Still, he believes online publishers have an obligation to "grow new voices."

When Talbot was employed at the San Francisco Examiner, it had been years since anyone in their 20s had been hired on the editorial side, he recalls. Talbot says he made it his business to read through obscure zines looking for bylines he didn't recognize, and now, at Salon, he expects his senior editors to make "the hunt" for new writers part of their daily responsibility.

By offering a mix of young and seasoned voices at Salon, and by attracting an affluent, well-educated readership, Talbot has locked down advertisers like Borders, IBM and Mercedes, and tripled its page-views since last February.

Soon, Salon will open an office in New York to ramp up its presence in Silicon Alley, and a prototype weekly print version is in the works, Talbot says.

Keeping it sticky

For John Borthwick, director of America Online's Digital City Studios, the death of publications like Word signals that the online publishing world is entering a new phase.

"The age of zines is over," he believes - but the days of producing content for much larger audiences are just beginning. When Borthwick sold the studio that produced Total New York and adaweb to AOL a year ago, he says, he saw his page-views soar to one million a day in three days.

Borthwick calls content the "sticky" part of the online experience.

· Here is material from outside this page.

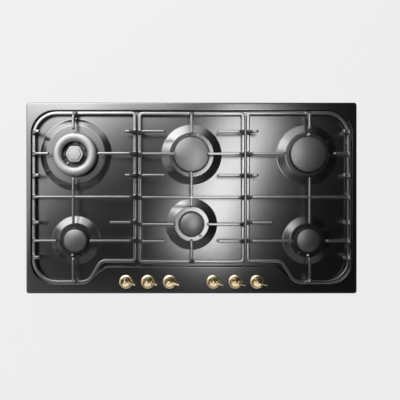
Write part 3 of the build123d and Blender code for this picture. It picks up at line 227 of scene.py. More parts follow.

"Content is what creates associative relationships online, peer-to-peer relationships. Content is the experience that sticks with readers," he says. Putting names that readers recognize from other media on the table of contents - such as Pete Hamill and Wendy Wasserstein - helps evoke the trust that makes content "stick," Borthwick believes.

Despite the studio's termination of the Total New York and adaweb brands (adaweb will continue with a non-profit sponsor), Borthwick describes CEO Steve Case as "completely committed to content."

AOL's Regina Borgia explains: "Our average user is spending 52 minutes a day on the service now. First they emailed, then they chatted, and this Christmas, they shopped online. Now they're looking deeper. The content has to be there."